Centum RE says its investments are secure

Centum Investment Company says the reduced profitability in its real estate subsidiary will not have a material impact on the group’s consolidated earnings in the year ended March.

Centum Real Estate Limited on Thursday issued a profit warning for the review period, anticipating its net income to fall by at least 25 per cent.

The property firm had made a net profit of Sh650.4 million in the prior year, indicating that it will record at most Sh488 million in the period whose results will be published in the next few weeks.

It is one of the major subsidiaries of the Nairobi Securities Exchange-listed firm (NSE) which will not issue a profit warning of its own.

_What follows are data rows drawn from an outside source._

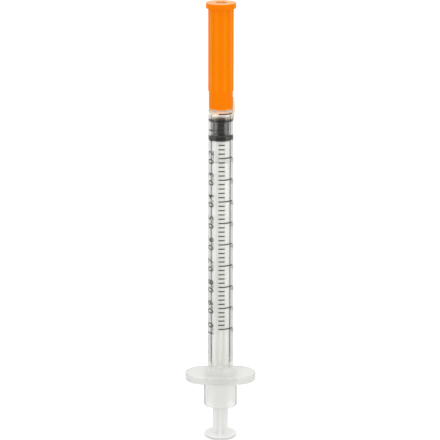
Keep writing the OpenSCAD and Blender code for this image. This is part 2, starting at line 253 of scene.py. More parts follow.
class PrintLooks(PropertyGroup):
    """The printed scale: fifty divisions of 0.02 ml, and its plain numerals."""

    zero_z: length("Zero", "Height of the zero mark", 85.5)
    scale_len: length("Scale", "Length of the scale", 55.7)
    divisions: whole("Divisions", "Divisions of the scale", 50)
    steps: whole("Steps", "Divisions from one long mark to the next", 5)
    line_w: length("Line", "Width of a mark", 0.32)
    ink_t: length("Ink", "Thickness of the ink", 0.012)
    left: turn("Left end", "Where the marks begin, round from the front", -10.5)
    short_end: turn("Short marks", "Where the short marks end", 19)
    long_end: turn("Long marks", "Where the long marks end", 64)
    units_at: turn("Unit numerals", "Where the upright numerals begin", 68)
    units_h: length("Unit numerals' size", "Size of the upright numerals", 1.6)
    units_drop: length("Unit numerals' drop", "How far they stand below their mark", 0.9)
    tenths_at: turn("Turned numerals", "Middle of the numerals along the barrel", -53)
    tenths_h: length("Turned numerals' size", "Size of the numerals along the barrel", 2.9)
    bold: share("Bold", "How much the numerals' strokes are widened", 0.008)
    ink: colour("Ink", "Printing ink", (0.04, 0.034, 0.026))
    thin_ink: colour("Thin ink", "Ink where it lies thin", (0.07, 0.062, 0.05))


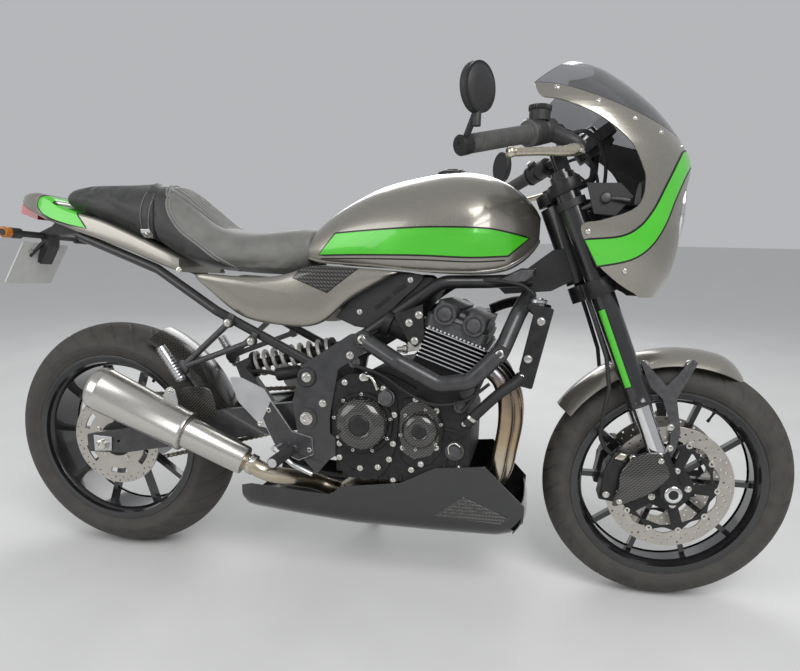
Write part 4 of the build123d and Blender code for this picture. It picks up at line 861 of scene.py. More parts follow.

Centum RE says its investments are secure

“It has not materially affected the consolidated financial results,” said James Mworia, Centum’s chief executive.

“Their issue was end-year revaluations which tend to come in from external valuers several weeks after year-end (March).”

The parent company made a net loss of Sh1.3 billion in the year ended March 2021.

Mr Mworia’s statement indicates that the investment firm’s other operations had a better performance, cushioning it from the weaker earnings in the real estate division.

The company has stakes in scores of private and public companies including Isuzu East Africa and Longhorn Publishers. It also owns Sidian Bank which it will soon sell to Nigeria’s Access Bank.

The companies’ earnings took a hit in the wake of the Covid-19 pandemic and the attendant restrictions but are among those benefitting from the subsequent economic recovery and the receding health crisis.

Centum has invested heavily in defensive assets led by government bonds to counterbalance the risks it is taking elsewhere.

The company owns 100 percent of the real estate subsidiary whose core business is the sale of investment property and residential units. It has projects in Nairobi, Vipingo, and Entebbe.

The subsidiary said the reduced profitability is due to a new assessment of the value of its assets which resulted in a reduction in unrealised gains.

Companies are required by law to issue profit warnings at least 24 hours before they publish full-year results, which show that their earnings have dropped by a quarter or more compared to the prior year.